Let's say the first $k$ prisoners are reported to have opened $n_1,\ldots,n_k\le 50$ drawers each. From this, it is known that there are cycles of lengths $n_1,\ldots,n_k$, some of which may correspond to drawers in the same cycle.

Now, let's assume $S$ is the total number of drawers that has been opened. The exact number may be unknown to the prisoners unless the $n_i$ are all distinct: if $n_i=n_j$, they don't know if prisoner $i$ and $j$ are part of the same cycle or two different cycles. However, they know that $\sum_{n\in\{n_1,\ldots,n_k\}} n\le S\le\sum_i n_i$, which must be positive. These $S$ drawers are all part of cycles of length $\le50$, and these drawers are all "safe", as are the prisoner with those numbers, even if they don't know which are the "safe" numbers.

What remains uncertain are the cycles for the remaining $100-S$ drawers. However, nothing is known about these drawers since none of them have been opened yet: ie they are still as random as before, just fewer.
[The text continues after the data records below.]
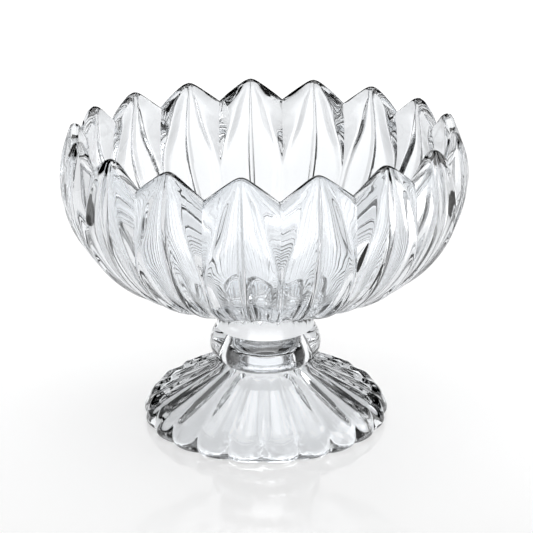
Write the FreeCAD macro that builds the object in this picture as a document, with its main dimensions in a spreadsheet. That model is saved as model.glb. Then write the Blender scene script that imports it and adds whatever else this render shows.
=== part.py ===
import FreeCAD, Part
import math
import os
import Sketcher

# Footed bowl of clear pressed glass: seventeen fluted petals, a round knop and a fluted foot.
# Millimetres. Z is up, the origin is the middle of the foot's flat underside,
# and one petal tip faces the front, which is -Y.

doc = FreeCAD.newDocument("petal_bowl")
sheet = doc.addObject("Spreadsheet::Sheet", "size")
Vector = FreeCAD.Vector

# Plain sizes of the object. Words ending in share are parts of another size.
SIZES = {
    "petal_count": 17,
    "rim_height": 145.8,
    "notch_height": 135.0,
    "tip_round": 8.0,
    "flank_slope": 39.0,
    "rim_chord_radius": 88.2,
    "rib_width_share": 0.11,
    "neck_radius": 23.5,
    "neck_bottom": 46.5,
    "neck_inset": 3.0,
    "floor_height": 62.5,
    "floor_radius": 16.0,
    "well_height": 65.0,
    "well_radius": 29.0,
    "knop_radius": 26.7,
    "knop_belly_height": 37.6,
    "knop_top_bend": 14.0,
    "knop_low_bend": 10.1,
    "knop_bottom": 28.8,
    "waist_radius": 21.5,
    "hollow_ceiling": 35.0,
    "hollow_top_radius": 12.5,
    "hollow_throat_radius": 15.5,
    "foot_radius": 59.3,
    "foot_edge_height": 4.6,
    "foot_toe_inset": 1.7,
    "foot_brow_inset": 6.8,
    "foot_brow_height": 13.2,
    "foot_brow_bend": 9.0,
    "foot_toe_bend": 5.2,
    "foot_ring_width": 5.1,
    "foot_skirt_inset": 2.3,
    "foot_skirt_height": 4.0,
    "foot_vault_radius": 25.0,
    "foot_vault_height": 20.0,
    "flute_count": 22,
    "cusp_turn": 4.8,
    "flute_start": 22.5,
    "flute_start_depth": 1.6,
    "flute_start_width": 5.4,
    "flute_end_reach": 1.7,
    "flute_end_depth": 3.0,
    "flute_end_width_share": 0.25246,
    "scallop_bend": 13.0,
    "cut_overrun": 6.0,
}

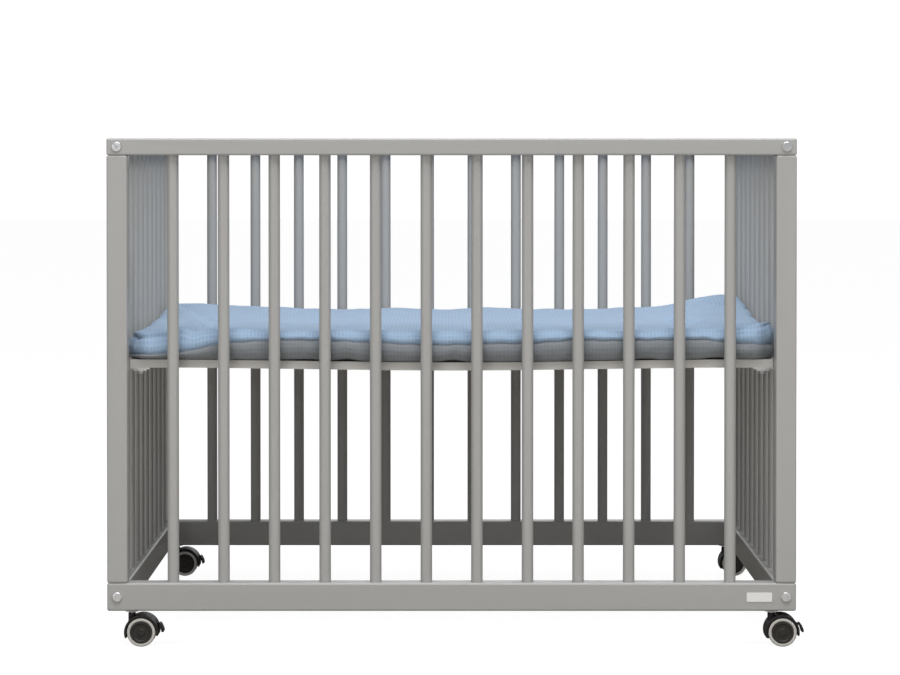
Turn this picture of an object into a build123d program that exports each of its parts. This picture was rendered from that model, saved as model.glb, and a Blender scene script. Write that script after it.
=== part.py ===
from build123d import *

import os
from math import cos, radians, sin

# Rectangular timber playpen on four twin-wheel castors, in millimetres.
# +X runs along the long sides, +Y from the front to the rear, +Z up.
# The origin is on the floor, under the middle of the timber frame.

# ---- Overall size of the timber frame --------------------------------------------------
length = 1010.0
width = 820.0
height = 745.0

# ---- Rails and posts -------------------------------------------------------------------
post_width = 30.0
rail_depth = 35.0
end_rail_width = 30.0
top_rail_height = 25.0
bottom_rail_height = 41.0
timber_edge_radius = 3.0

# ---- Round slats -----------------------------------------------------------------------
slat_diameter = 17.0
long_slat_count = 12
end_slat_count = 9
tenon_length = 12.0
tenon_clearance = 0.1
mortise_end_gap = 0.5

# ---- Corner joints: bolts, barrel nuts and dowels --------------------------------------
bolt_diameter = 6.0
bolt_hole_diameter = 6.5
bolt_head_diameter = 14.5
bolt_head_height = 3.0
bolt_head_rounding = 1.4
bolt_socket_size = 4.0
bolt_socket_depth = 1.8
bolt_tip_past_nut = 6.0
barrel_nut_diameter = 10.0
barrel_nut_length = 14.0
barrel_nut_from_joint = 25.0
dowel_diameter = 6.0
dowel_depth = 12.0
dowel_offset = 9.0

# ---- Floor board and its steel corner brackets -----------------------------------------
board_thickness = 12.0
board_top = 419.0
board_end_gap = 1.0
board_sag = 4.5
board_flat_end = 32.0
bracket_thickness = 2.5
bracket_under_board = 30.0
bracket_depth = 40.0
bracket_leg_height = 30.0
bracket_edge_margin = 2.0
bracket_screw_diameter = 4.0
bracket_screw_length = 18.0
bracket_screw_head_diameter = 7.5
bracket_screw_head_height = 1.6
bracket_screw_heights = (9.0, 22.0)
washer_width = 20.0
washer_length = 40.0
washer_thickness = 2.5
floor_bolt_diameter = 6.0
floor_bolt_hole_diameter = 6.6
floor_bolt_head_across_flats = 10.0
floor_bolt_head_height = 5.0
floor_bolt_inset_x = 14.0
floor_bolt_inset_y = 22.0
insert_diameter = 9.0
insert_length = 10.0
insert_bore_diameter = 6.1

# ---- Name plate, left blank ------------------------------------------------------------
plate_width = 37.0
plate_height = 13.5
plate_thickness = 0.8
plate_corner_radius = 1.5
plate_from_end = 54.0

# ---- Mat -------------------------------------------------------------------------------
mat_side_gap = 1.0
mat_rest_gap = 0.3
mat_base_thickness = 27.0
mat_cover_thickness = 20.0
mat_corner_radius = 14.0
mat_edge_radius = 9.0

# ---- Castors ---------------------------------------------------------------------------
castor_from_end = 35.0
castor_trail = 15.0
wheel_diameter = 42.0
wheel_width = 16.0
wheel_side_gap = 0.6
tyre_thickness = 5.0
tyre_edge_radius = 2.0
hub_rim_width = 3.0
hub_dish_depth = 1.6
hub_cap_radius = 6.0
hub_cap_rise = 1.2
stem_diameter = 7.0
stem_length = 60.0
stem_top_gap = 1.0
running_clearance = 0.05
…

So if the original solution is optimal for any number of drawers, then it must be optimal for $100-S$ drawers.

If $100-S$ drawers remain unopened, ie after excluding those that have already been opened and found to be part of "safe" cycles, the likelihood of having a cycle of length $>50$ within $100-S$ random drawers is less than for $100$ random drawers, so randomizing the numeration will be a bad strategy.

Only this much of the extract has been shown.